- _Aim of the exercise_:
Copy all the material below, exactly as it stands.

---------- Stored data

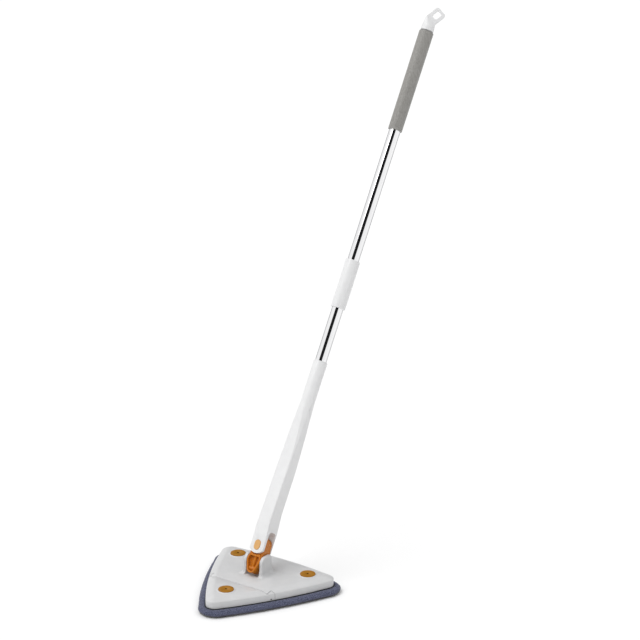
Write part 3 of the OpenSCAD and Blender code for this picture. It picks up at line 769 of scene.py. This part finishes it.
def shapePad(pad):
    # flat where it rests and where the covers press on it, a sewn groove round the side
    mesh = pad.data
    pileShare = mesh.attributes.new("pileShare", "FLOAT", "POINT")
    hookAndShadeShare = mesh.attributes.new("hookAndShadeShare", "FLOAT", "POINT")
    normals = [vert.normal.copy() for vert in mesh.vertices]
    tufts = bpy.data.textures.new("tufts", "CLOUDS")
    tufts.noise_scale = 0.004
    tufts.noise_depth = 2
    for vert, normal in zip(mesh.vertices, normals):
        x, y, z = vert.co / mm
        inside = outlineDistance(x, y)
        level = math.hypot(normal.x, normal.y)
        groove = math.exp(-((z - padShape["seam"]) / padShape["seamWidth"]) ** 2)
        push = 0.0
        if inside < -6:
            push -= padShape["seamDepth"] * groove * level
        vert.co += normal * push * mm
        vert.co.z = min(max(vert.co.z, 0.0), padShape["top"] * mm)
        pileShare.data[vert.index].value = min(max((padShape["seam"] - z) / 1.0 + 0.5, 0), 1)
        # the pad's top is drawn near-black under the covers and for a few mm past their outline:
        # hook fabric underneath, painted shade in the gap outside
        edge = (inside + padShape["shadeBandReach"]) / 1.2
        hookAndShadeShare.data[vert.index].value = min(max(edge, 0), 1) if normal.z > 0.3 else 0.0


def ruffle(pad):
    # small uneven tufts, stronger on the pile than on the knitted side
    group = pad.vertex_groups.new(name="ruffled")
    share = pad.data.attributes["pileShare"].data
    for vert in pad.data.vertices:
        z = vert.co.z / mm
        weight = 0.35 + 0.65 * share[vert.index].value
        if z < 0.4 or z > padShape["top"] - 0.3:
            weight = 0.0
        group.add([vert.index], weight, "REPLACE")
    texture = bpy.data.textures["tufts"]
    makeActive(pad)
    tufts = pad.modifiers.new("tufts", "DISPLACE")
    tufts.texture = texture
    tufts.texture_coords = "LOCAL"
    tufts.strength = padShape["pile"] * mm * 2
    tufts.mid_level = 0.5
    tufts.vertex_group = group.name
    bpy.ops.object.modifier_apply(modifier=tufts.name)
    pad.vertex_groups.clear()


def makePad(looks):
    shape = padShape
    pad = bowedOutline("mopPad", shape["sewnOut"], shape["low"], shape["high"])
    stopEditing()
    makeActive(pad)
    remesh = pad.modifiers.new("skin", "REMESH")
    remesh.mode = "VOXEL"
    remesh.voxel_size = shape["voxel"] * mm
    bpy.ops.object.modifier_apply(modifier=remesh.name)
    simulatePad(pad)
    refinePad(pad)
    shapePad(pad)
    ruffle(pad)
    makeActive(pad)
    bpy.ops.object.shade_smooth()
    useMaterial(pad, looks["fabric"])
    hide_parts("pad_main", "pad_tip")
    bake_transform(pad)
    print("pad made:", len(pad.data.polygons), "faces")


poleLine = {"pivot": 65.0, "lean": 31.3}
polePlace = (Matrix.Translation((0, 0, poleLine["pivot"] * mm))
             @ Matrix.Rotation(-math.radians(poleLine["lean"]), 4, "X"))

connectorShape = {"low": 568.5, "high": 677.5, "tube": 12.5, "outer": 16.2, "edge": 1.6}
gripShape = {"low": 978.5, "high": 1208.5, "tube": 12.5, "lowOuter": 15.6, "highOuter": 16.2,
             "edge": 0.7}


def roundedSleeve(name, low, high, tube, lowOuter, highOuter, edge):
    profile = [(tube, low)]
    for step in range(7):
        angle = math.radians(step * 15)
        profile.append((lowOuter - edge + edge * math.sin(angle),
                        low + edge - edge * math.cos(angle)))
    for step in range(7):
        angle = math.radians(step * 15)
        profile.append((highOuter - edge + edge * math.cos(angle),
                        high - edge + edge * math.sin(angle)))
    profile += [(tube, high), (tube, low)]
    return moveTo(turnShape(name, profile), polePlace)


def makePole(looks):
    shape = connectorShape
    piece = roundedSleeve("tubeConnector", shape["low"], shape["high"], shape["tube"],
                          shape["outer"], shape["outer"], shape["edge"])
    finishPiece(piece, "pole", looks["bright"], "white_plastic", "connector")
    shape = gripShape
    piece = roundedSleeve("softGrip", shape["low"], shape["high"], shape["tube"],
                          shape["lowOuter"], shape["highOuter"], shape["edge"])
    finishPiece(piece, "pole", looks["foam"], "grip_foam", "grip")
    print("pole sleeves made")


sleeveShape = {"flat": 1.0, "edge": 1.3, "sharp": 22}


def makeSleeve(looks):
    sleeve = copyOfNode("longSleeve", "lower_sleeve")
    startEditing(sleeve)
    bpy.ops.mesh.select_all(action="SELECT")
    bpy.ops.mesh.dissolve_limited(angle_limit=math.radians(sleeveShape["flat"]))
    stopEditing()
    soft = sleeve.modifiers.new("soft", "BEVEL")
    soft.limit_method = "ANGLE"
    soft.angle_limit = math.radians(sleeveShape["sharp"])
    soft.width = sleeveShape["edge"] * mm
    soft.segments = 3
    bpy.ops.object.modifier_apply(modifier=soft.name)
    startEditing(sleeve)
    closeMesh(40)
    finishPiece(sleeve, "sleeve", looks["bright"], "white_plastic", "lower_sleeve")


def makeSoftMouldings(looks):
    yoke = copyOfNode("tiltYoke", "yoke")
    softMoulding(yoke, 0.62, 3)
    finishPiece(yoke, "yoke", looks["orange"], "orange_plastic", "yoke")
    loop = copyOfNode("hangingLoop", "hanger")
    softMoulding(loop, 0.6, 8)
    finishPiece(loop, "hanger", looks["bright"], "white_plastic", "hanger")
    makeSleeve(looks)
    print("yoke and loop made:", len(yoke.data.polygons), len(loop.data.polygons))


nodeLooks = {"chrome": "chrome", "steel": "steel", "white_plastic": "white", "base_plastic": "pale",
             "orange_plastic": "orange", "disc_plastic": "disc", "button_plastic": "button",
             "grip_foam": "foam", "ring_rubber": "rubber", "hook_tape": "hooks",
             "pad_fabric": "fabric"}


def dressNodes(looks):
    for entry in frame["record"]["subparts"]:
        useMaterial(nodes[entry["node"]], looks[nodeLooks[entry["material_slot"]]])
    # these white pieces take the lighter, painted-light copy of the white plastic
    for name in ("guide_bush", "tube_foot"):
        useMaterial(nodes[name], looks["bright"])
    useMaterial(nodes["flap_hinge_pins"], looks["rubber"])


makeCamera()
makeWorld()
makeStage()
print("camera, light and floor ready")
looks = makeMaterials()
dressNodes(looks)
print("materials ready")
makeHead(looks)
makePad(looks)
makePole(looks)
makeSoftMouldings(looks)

--------------------

- _Written answer_:
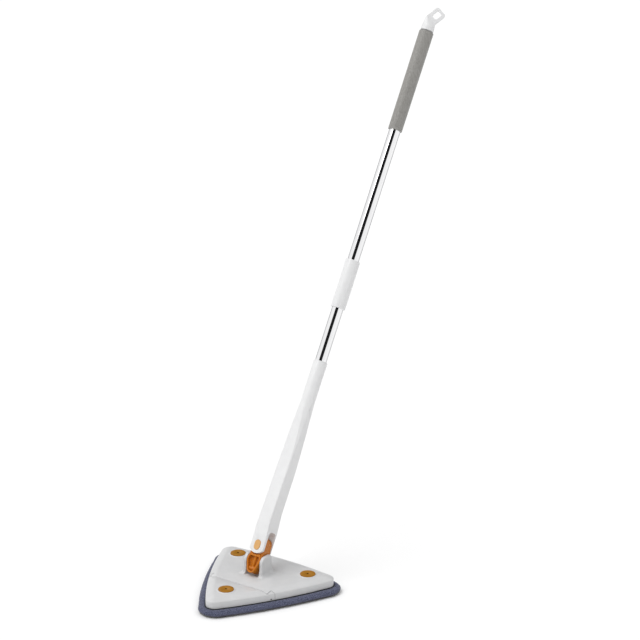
Write part 3 of the OpenSCAD and Blender code for this picture. It picks up at line 769 of scene.py. This part finishes it.
def shapePad(pad):
    # flat where it rests and where the covers press on it, a sewn groove round the side
    mesh = pad.data
    pileShare = mesh.attributes.new("pileShare", "FLOAT", "POINT")
    hookAndShadeShare = mesh.attributes.new("hookAndShadeShare", "FLOAT", "POINT")
    normals = [vert.normal.copy() for vert in mesh.vertices]
    tufts = bpy.data.textures.new("tufts", "CLOUDS")
    tufts.noise_scale = 0.004
    tufts.noise_depth = 2
    for vert, normal in zip(mesh.vertices, normals):
        x, y, z = vert.co / mm
        inside = outlineDistance(x, y)
        level = math.hypot(normal.x, normal.y)
        groove = math.exp(-((z - padShape["seam"]) / padShape["seamWidth"]) ** 2)
        push = 0.0
        if inside < -6:
            push -= padShape["seamDepth"] * groove * level
        vert.co += normal * push * mm
        vert.co.z = min(max(vert.co.z, 0.0), padShape["top"] * mm)
        pileShare.data[vert.index].value = min(max((padShape["seam"] - z) / 1.0 + 0.5, 0), 1)
        # the pad's top is drawn near-black under the covers and for a few mm past their outline:
        # hook fabric underneath, painted shade in the gap outside
        edge = (inside + padShape["shadeBandReach"]) / 1.2
        hookAndShadeShare.data[vert.index].value = min(max(edge, 0), 1) if normal.z > 0.3 else 0.0


def ruffle(pad):
    # small uneven tufts, stronger on the pile than on the knitted side
    group = pad.vertex_groups.new(name="ruffled")
    share = pad.data.attributes["pileShare"].data
    for vert in pad.data.vertices:
        z = vert.co.z / mm
        weight = 0.35 + 0.65 * share[vert.index].value
        if z < 0.4 or z > padShape["top"] - 0.3:
            weight = 0.0
        group.add([vert.index], weight, "REPLACE")
    texture = bpy.data.textures["tufts"]
    makeActive(pad)
    tufts = pad.modifiers.new("tufts", "DISPLACE")
    tufts.texture = texture
    tufts.texture_coords = "LOCAL"
    tufts.strength = padShape["pile"] * mm * 2
    tufts.mid_level = 0.5
    tufts.vertex_group = group.name
    bpy.ops.object.modifier_apply(modifier=tufts.name)
    pad.vertex_groups.clear()


def makePad(looks):
    shape = padShape
    pad = bowedOutline("mopPad", shape["sewnOut"], shape["low"], shape["high"])
    stopEditing()
    makeActive(pad)
    remesh = pad.modifiers.new("skin", "REMESH")
    remesh.mode = "VOXEL"
    remesh.voxel_size = shape["voxel"] * mm
    bpy.ops.object.modifier_apply(modifier=remesh.name)
    simulatePad(pad)
    refinePad(pad)
    shapePad(pad)
    ruffle(pad)
    makeActive(pad)
    bpy.ops.object.shade_smooth()
    useMaterial(pad, looks["fabric"])
    hide_parts("pad_main", "pad_tip")
    bake_transform(pad)
    print("pad made:", len(pad.data.polygons), "faces")


poleLine = {"pivot": 65.0, "lean": 31.3}
polePlace = (Matrix.Translation((0, 0, poleLine["pivot"] * mm))
             @ Matrix.Rotation(-math.radians(poleLine["lean"]), 4, "X"))

connectorShape = {"low": 568.5, "high": 677.5, "tube": 12.5, "outer": 16.2, "edge": 1.6}
gripShape = {"low": 978.5, "high": 1208.5, "tube": 12.5, "lowOuter": 15.6, "highOuter": 16.2,
             "edge": 0.7}


def roundedSleeve(name, low, high, tube, lowOuter, highOuter, edge):
    profile = [(tube, low)]
    for step in range(7):
        angle = math.radians(step * 15)
        profile.append((lowOuter - edge + edge * math.sin(angle),
                        low + edge - edge * math.cos(angle)))
    for step in range(7):
        angle = math.radians(step * 15)
        profile.append((highOuter - edge + edge * math.cos(angle),
                        high - edge + edge * math.sin(angle)))
    profile += [(tube, high), (tube, low)]
    return moveTo(turnShape(name, profile), polePlace)


def makePole(looks):
    shape = connectorShape
    piece = roundedSleeve("tubeConnector", shape["low"], shape["high"], shape["tube"],
                          shape["outer"], shape["outer"], shape["edge"])
    finishPiece(piece, "pole", looks["bright"], "white_plastic", "connector")
    shape = gripShape
    piece = roundedSleeve("softGrip", shape["low"], shape["high"], shape["tube"],
                          shape["lowOuter"], shape["highOuter"], shape["edge"])
    finishPiece(piece, "pole", looks["foam"], "grip_foam", "grip")
    print("pole sleeves made")


sleeveShape = {"flat": 1.0, "edge": 1.3, "sharp": 22}


def makeSleeve(looks):
    sleeve = copyOfNode("longSleeve", "lower_sleeve")
    startEditing(sleeve)
    bpy.ops.mesh.select_all(action="SELECT")
    bpy.ops.mesh.dissolve_limited(angle_limit=math.radians(sleeveShape["flat"]))
    stopEditing()
    soft = sleeve.modifiers.new("soft", "BEVEL")
    soft.limit_method = "ANGLE"
    soft.angle_limit = math.radians(sleeveShape["sharp"])
    soft.width = sleeveShape["edge"] * mm
    soft.segments = 3
    bpy.ops.object.modifier_apply(modifier=soft.name)
    startEditing(sleeve)
    closeMesh(40)
    finishPiece(sleeve, "sleeve", looks["bright"], "white_plastic", "lower_sleeve")


def makeSoftMouldings(looks):
    yoke = copyOfNode("tiltYoke", "yoke")
    softMoulding(yoke, 0.62, 3)
    finishPiece(yoke, "yoke", looks["orange"], "orange_plastic", "yoke")
    loop = copyOfNode("hangingLoop", "hanger")
    softMoulding(loop, 0.6, 8)
    finishPiece(loop, "hanger", looks["bright"], "white_plastic", "hanger")
    makeSleeve(looks)
    print("yoke and loop made:", len(yoke.data.polygons), len(loop.data.polygons))


nodeLooks = {"chrome": "chrome", "steel": "steel", "white_plastic": "white", "base_plastic": "pale",
             "orange_plastic": "orange", "disc_plastic": "disc", "button_plastic": "button",
             "grip_foam": "foam", "ring_rubber": "rubber", "hook_tape": "hooks",
             "pad_fabric": "fabric"}


def dressNodes(looks):
    for entry in frame["record"]["subparts"]:
        useMaterial(nodes[entry["node"]], looks[nodeLooks[entry["material_slot"]]])
    # these white pieces take the lighter, painted-light copy of the white plastic
    for name in ("guide_bush", "tube_foot"):
        useMaterial(nodes[name], looks["bright"])
    useMaterial(nodes["flap_hinge_pins"], looks["rubber"])


makeCamera()
makeWorld()
makeStage()
print("camera, light and floor ready")
looks = makeMaterials()
dressNodes(looks)
print("materials ready")
makeHead(looks)
makePad(looks)
makePole(looks)
makeSoftMouldings(looks)